Creating a monthly budget doesn't have to be complicated. Here's how to ensure you're setting yourself up for financial success:

  1. First, calculate your gross monthly income. This could include your salary, investment income, Social Security, child support/alimony, freelance work, or other income sources. Remember to calculate your net income as well, which is how much is left after taxes and other deductions.
  2.  consider your financial priorities – all of the bills that must be paid each month (rent, utilities, health insurance, etc.) and allocate your budget accordingly. In addition to your regular monthly expenses, add in guesstimate amounts for discretionary spending (groceries, clothes). You might also decide to account for general savings or earmark money toward a large purchase such as a home or car. The primary point is to decide what's important to fit into the budget, and to make sure your budget reflects those values.
  3. Finally, after creating these detailed expense categories for where your money is spent, track each and every expense. It's important to differentiate between wants and needs. You need to pay the rent or mortgage payment, but you want a new pair of shoes or a nice dinner out. By tracking your spending, you can determine whether your budget is aligned with your priorities or if you should make adjustments to meet your goals. Try to track your spending for at least three months. More is better, but three will help you to get an idea of where your money is going and how to budget it better.

Check Your Credit Score

If it's been a while since you checked your credit score, now is a great time to see where you stand. Your credit score is an important metric when considering your financial health and will play a larger role when you apply for loans, especially mortgages and car loans.
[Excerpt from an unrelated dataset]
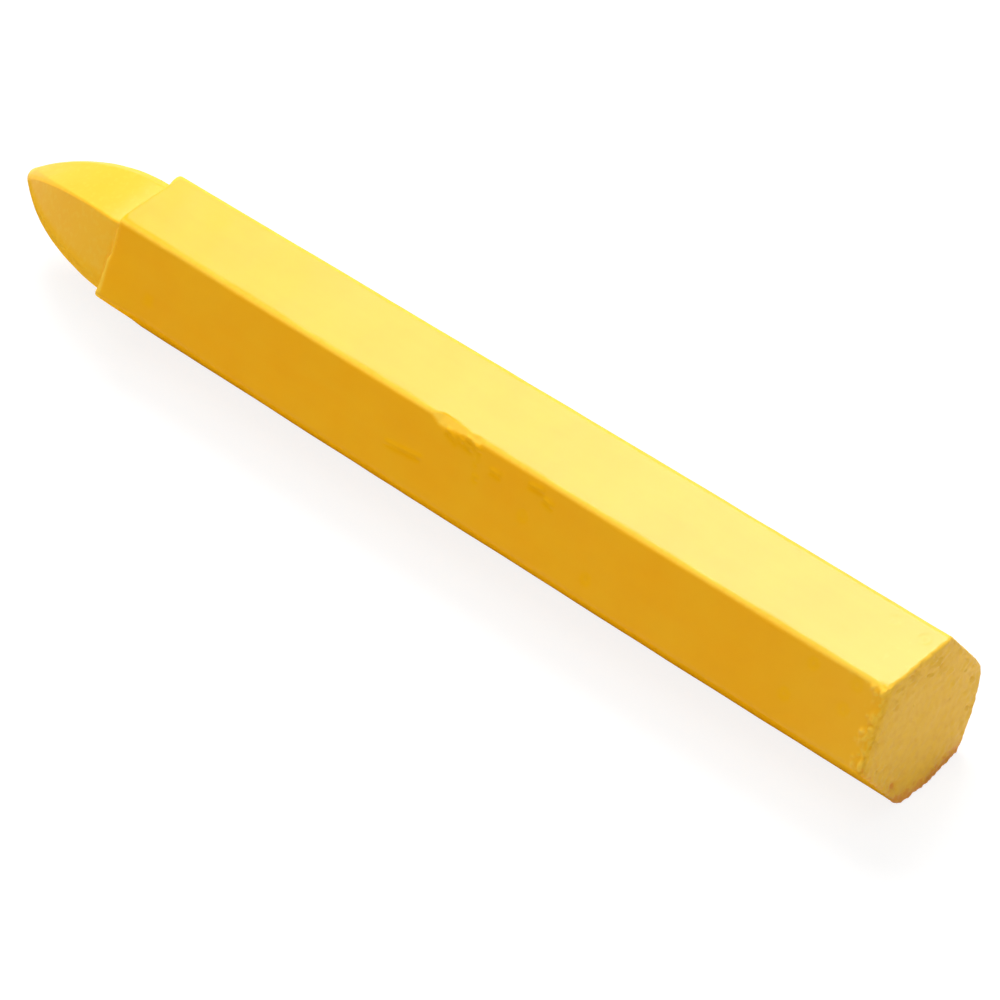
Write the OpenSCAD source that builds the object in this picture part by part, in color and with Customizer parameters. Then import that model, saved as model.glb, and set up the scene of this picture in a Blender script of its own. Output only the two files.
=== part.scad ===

If you have a higher credit score, you may qualify for lower-interest debt, which will save you money. The Federal Trade Commission provides information on how to request your free annual credit report.

Reviewing your credit report is important to ensure there aren't any mistakes or incorrect accounts assigned to you. If you notice something on your credit report that doesn't look accurate, such as a loan or credit card you don't remember opening, contact your financial institutions immediately. You can also file a dispute with the credit reporting agencies to report any false information you find.

Understand Your Investment Options

As you become more financially literate and feel comfortable talking about finances, you may consider looking into investments that are aligned with your goals. There are many different types of investments such as stocks, bonds, mutual funds, ETFs, etc., and your HCM advisor can help you understand your options. 

Don't Be Afraid to Ask Questions

Talking about finances can be intimidating, but we all must start somewhere. There's no such thing as a dumb question when it comes to becoming more financially literate and secure and we encourage you to reach out with any and all questions you may have.

Financial literacy doesn't come from making big leaps but rather from taking one step at a time. Pick one of the options above and start yourself on the path to becoming financially savvy.